----- Given material -----

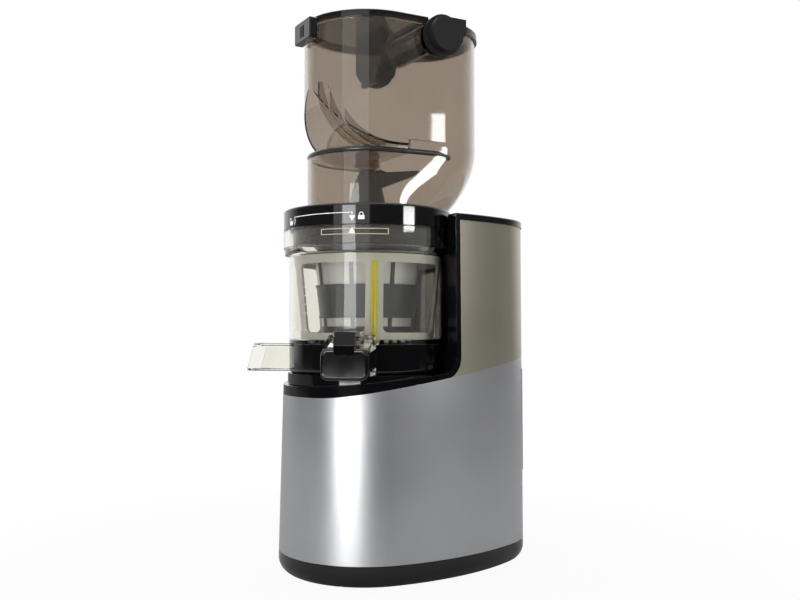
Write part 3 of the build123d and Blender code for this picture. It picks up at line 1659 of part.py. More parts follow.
roof_under = chamber_roof - hopper_wall
with BuildPart() as hopper_body:
    add(chamber_outside.part)
    add(hopper_outside.part)
    disc(neck_radius, neck_low, ring_high)
    disc(neck_flange, plate_under - neck_flange_height, plate_under)
    disc(neck_radius - neck_wall, neck_low - 1, ring_high + 2 * hopper_wall, mode=Mode.SUBTRACT)
    add(chamber_inside.part, mode=Mode.SUBTRACT)
    add(hopper_inside.part, mode=Mode.SUBTRACT)
    add(scoop_ridges.part)
    # Socket of the top bush
    disc(bush_radius + hopper_wall, bush_low + 1, roof_under)
    disc(bush_radius, bush_low, roof_under, mode=Mode.SUBTRACT)
    # Holes of the cover's hinge pins
    with BuildSketch(Plane.XZ):
        with Locations((hinge_x, hinge_z)):
            Circle(hinge_pin_radius)
    extrude(amount=far_side, both=True, mode=Mode.SUBTRACT)
hopper_body.part.label = "hopper_body"
export_step(hopper_body.part, "parts/hopper_body.step")

with BuildPart() as top_bush:
    disc(bush_radius, bush_low, roof_under)
    disc(post_tip_radius + running_gap, bush_low - 1, roof_under + 1, mode=Mode.SUBTRACT)
top_bush.part.label = "top_bush"
export_step(top_bush.part, "parts/top_bush.step")

cover_under = cover_top - hopper_wall
cover_low = hopper_top + seat_gap
barrel_radius = cover_top - hinge_z

with BuildPart() as cover_front:
    add(stadium_block(cover_low, cover_top, -cover_overhang))
    block(-far_side, cover_step_x, far_side, cover_low, cover_top, Mode.INTERSECT)
    fillet(cover_front.faces().sort_by(Axis.Z)[-1].edges().filter_by(Axis.Y, reverse=True), cover_round)

with BuildPart() as cover_cavity:
    add(stadium_block(cover_low - 1, cover_under, hopper_wall))
    block(-far_side, cover_step_x - hopper_wall, far_side, cover_low - 1, cover_under, Mode.INTERSECT)

with BuildPart() as top_cover:
    add(cover_front.part)
    add(cover_cavity.part, mode=Mode.SUBTRACT)
    block(cover_step_x - 1, hinge_x, cover_half_width, cover_under, cover_top)
    # Barrel that closes the gap behind the hinge
    with BuildSketch(Plane.XZ):
        with Locations((hinge_x, hinge_z)):
            Circle(barrel_radius)
            Circle(barrel_radius - hopper_wall, mode=Mode.SUBTRACT)
        with Locations((hinge_x, hinge_z)):
            Rectangle(barrel_radius, barrel_radius, align=(Align.MIN, Align.MIN), mode=Mode.INTERSECT)
    extrude(amount=cover_half_width, both=True)
    # End walls that turn on the pins
    for side in (-1, 1):
        with BuildSketch(Plane.XZ.offset(side * (cover_half_width - hinge_end_wall / 2))):
            with Locations((hinge_x, hinge_z)):
                Circle(barrel_radius)
            Polygon(
                (cover_step_x - hopper_wall, cover_under + 1),
                (hinge_x, cover_under + 1),
                (hinge_x, hinge_z - barrel_radius / 2),
                align=None,
            )
        extrude(amount=hinge_end_wall / 2, both=True)
    with BuildSketch(Plane.XZ):
        with Locations((hinge_x, hinge_z)):
            Circle(hinge_pin_radius + running_gap)
    extrude(amount=far_side, both=True, mode=Mode.SUBTRACT)
top_cover.part.label = "top_cover"
export_step(top_cover.part, "parts/top_cover.step")

with BuildPart() as cover_blade:
    with BuildSketch(Plane.YZ.offset(blade_front)):
        Polygon(
            (-blade_half_width, cover_under),
            (-blade_half_width, blade_low + blade_slant),
            (blade_slant - blade_half_width, blade_low),
            (blade_half_width - blade_slant, blade_low),
            (blade_half_width, blade_low + blade_slant),
            (blade_half_width, cover_under),
            align=None,
        )
    extrude(amount=blade_wall)
    block(blade_front, blade_front + blade_wall, blade_nib_half_width, blade_nib_low, blade_low + 1)
    fillet(cover_blade.faces().sort_by(Axis.Z)[0].edges().filter_by(Axis.X), 2)
    for y in (-blade_half_width / 2, blade_half_width / 2):
        with BuildSketch(Plane.XZ.offset(y)):
            Polygon(
                (blade_front + blade_wall, cover_under),
                (blade_front + blade_wall + blade_gusset, cover_under),
                (blade_front + blade_wall, cover_under - 2 * blade_gusset),
                align=None,
            )
        extrude(amount=blade_wall / 3, both=True)
cover_blade.part.label = "cover_blade"
export_step(cover_blade.part, "parts/cover_blade.step")

with BuildPart() as hinge_hubs:
    hub_start = cover_half_width - hinge_end_wall - 1
    for side in (-1, 1):
        for radius, near, far in (
            (hinge_pin_radius, hub_start, hopper_radius),
            (hinge_neck, hopper_radius, hinge_flange_start),
            (hinge_flange, hinge_flange_start, hinge_flange_end),
        ):
            with BuildSketch(Plane.XZ.offset(side * (near + far) / 2)):
                with Locations((hinge_x, hinge_z)):
                    Circle(radius)
            extrude(amount=(far - near) / 2, both=True)
        with BuildSketch(Plane.XZ.offset(side * (hinge_flange_end + hinge_ear_end) / 2)):
            with Locations((hinge_x, hinge_z)):
                Circle(hinge_ear)
                Rectangle(
                    hinge_ear_rear - hinge_x,
                    hinge_ear_top - hinge_z,
                    align=(Align.MIN, Align.MIN),
                )
            with Locations((hinge_x, hinge_ear_top)):
                Rectangle(far_side, hinge_ear, align=(Align.CENTER, Align.MIN), mode=Mode.SUBTRACT)
        extrude(amount=(hinge_ear_end - hinge_flange_end) / 2, both=True)
hinge_hubs.part.label = "hinge_hubs"
export_step(hinge_hubs.part, "parts/hinge_hubs.step")

with BuildPart() as rear_cover:
    add(stadium_block(hopper_top, cover_top, -cover_overhang))
    block(rear_cover_front, far_side, far_side, hopper_top, cover_top, Mode.INTERSECT)
    fillet(rear_cover.faces().sort_by(Axis.Z)[-1].edges().filter_by(Axis.Y, reverse=True), cover_round)
    add(stadium_block(hopper_top - 1, cover_under, hopper_wall), mode=Mode.SUBTRACT)
    block(
        rear_cover_front,
        rear_cover_front + hopper_wall,
        cover_half_width - hinge_end_wall,
        rear_cover_skirt,
        cover_under,
    )
rear_cover.part.label = "rear_cover"
export_step(rear_cover.part, "parts/rear_cover.step")

latch_back = -hopper_radius - seat_gap
with BuildPart() as latch_box:
    block(latch_front, latch_back, latch_half_width, latch_low, latch_high)
    fillet(latch_box.edges().filter_by(Axis.X), latch_round)
    fillet(latch_box.faces().sort_by(Axis.X)[0].edges(), latch_round / 2)
    add(cover_front.part, mode=Mode.SUBTRACT)
    block(
        latch_front - 1,
        latch_front + button_pocket,
        button_half_width + skin_gap,
        button_low - skin_gap,
        button_high + skin_gap,
        Mode.SUBTRACT,
    )
latch_box.part.label = "latch_box"
export_step(latch_box.part, "parts/latch_box.step")

with BuildPart() as latch_button:
    block(latch_front - 0.5, latch_front + button_wall, button_half_width, button_low, button_high)
    fillet(latch_button.faces().sort_by(Axis.X)[0].edges(), 0.4)
latch_button.part.label = "latch_button"
export_step(latch_button.part, "parts/latch_button.step")
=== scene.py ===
import json
import math

import bmesh
import bpy
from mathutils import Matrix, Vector


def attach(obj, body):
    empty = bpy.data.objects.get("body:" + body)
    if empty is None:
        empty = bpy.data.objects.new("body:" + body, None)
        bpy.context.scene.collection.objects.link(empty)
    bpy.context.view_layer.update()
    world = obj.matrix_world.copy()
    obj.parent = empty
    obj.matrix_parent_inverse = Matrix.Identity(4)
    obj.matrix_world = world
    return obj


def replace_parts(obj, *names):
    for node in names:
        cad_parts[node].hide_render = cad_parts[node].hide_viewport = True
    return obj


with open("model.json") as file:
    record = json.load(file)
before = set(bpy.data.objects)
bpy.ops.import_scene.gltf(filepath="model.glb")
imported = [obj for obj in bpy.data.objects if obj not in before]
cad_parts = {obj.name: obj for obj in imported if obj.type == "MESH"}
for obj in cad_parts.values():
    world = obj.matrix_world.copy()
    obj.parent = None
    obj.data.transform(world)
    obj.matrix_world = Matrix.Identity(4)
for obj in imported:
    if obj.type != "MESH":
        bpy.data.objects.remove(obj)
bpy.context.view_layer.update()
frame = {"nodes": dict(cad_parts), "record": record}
mm = 0.001
nodes = frame["nodes"]
print("frame loaded:", len(nodes), "nodes")


class Flow:
    # one output socket, so that shader sums read as formulas
    def __init__(self, graph, socket):
        self.graph = graph
        self.socket = socket

    def __add__(self, other):
        return self.graph.math("ADD", self, other)

    __radd__ = __add__

    def __sub__(self, other):
        return self.graph.math("SUBTRACT", self, other)

    def __rsub__(self, other):
        return self.graph.math("SUBTRACT", other, self)

    def __mul__(self, other):
        return self.graph.math("MULTIPLY", self, other)

    __rmul__ = __mul__

    def __truediv__(self, other):
        return self.graph.math("DIVIDE", self, other)

    def __rtruediv__(self, other):
        return self.graph.math("DIVIDE", other, self)

    def __pow__(self, other):
        return self.graph.math("POWER", self, other)

    def __rpow__(self, other):
        return self.graph.math("POWER", other, self)

    def clamp(self):
        return self.graph.math("MINIMUM", self.graph.math("MAXIMUM", self, 0.0), 1.0)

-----

• **Exercise details**: Reproduce exactly the lines from the line with "latch_back = -hopper_radius - seat_gap" through the line with "record = json.load(file)", both end lines included, and only those lines.

• **Response to this exercise**:
latch_back = -hopper_radius - seat_gap
with BuildPart() as latch_box:
    block(latch_front, latch_back, latch_half_width, latch_low, latch_high)
    fillet(latch_box.edges().filter_by(Axis.X), latch_round)
    fillet(latch_box.faces().sort_by(Axis.X)[0].edges(), latch_round / 2)
    add(cover_front.part, mode=Mode.SUBTRACT)
    block(
        latch_front - 1,
        latch_front + button_pocket,
        button_half_width + skin_gap,
        button_low - skin_gap,
        button_high + skin_gap,
        Mode.SUBTRACT,
    )
latch_box.part.label = "latch_box"
export_step(latch_box.part, "parts/latch_box.step")

with BuildPart() as latch_button:
    block(latch_front - 0.5, latch_front + button_wall, button_half_width, button_low, button_high)
    fillet(latch_button.faces().sort_by(Axis.X)[0].edges(), 0.4)
latch_button.part.label = "latch_button"
export_step(latch_button.part, "parts/latch_button.step")
=== scene.py ===
import json
import math

import bmesh
import bpy
from mathutils import Matrix, Vector


def attach(obj, body):
    empty = bpy.data.objects.get("body:" + body)
    if empty is None:
        empty = bpy.data.objects.new("body:" + body, None)
        bpy.context.scene.collection.objects.link(empty)
    bpy.context.view_layer.update()
    world = obj.matrix_world.copy()
    obj.parent = empty
    obj.matrix_parent_inverse = Matrix.Identity(4)
    obj.matrix_world = world
    return obj


def replace_parts(obj, *names):
    for node in names:
        cad_parts[node].hide_render = cad_parts[node].hide_viewport = True
    return obj


with open("model.json") as file:
    record = json.load(file)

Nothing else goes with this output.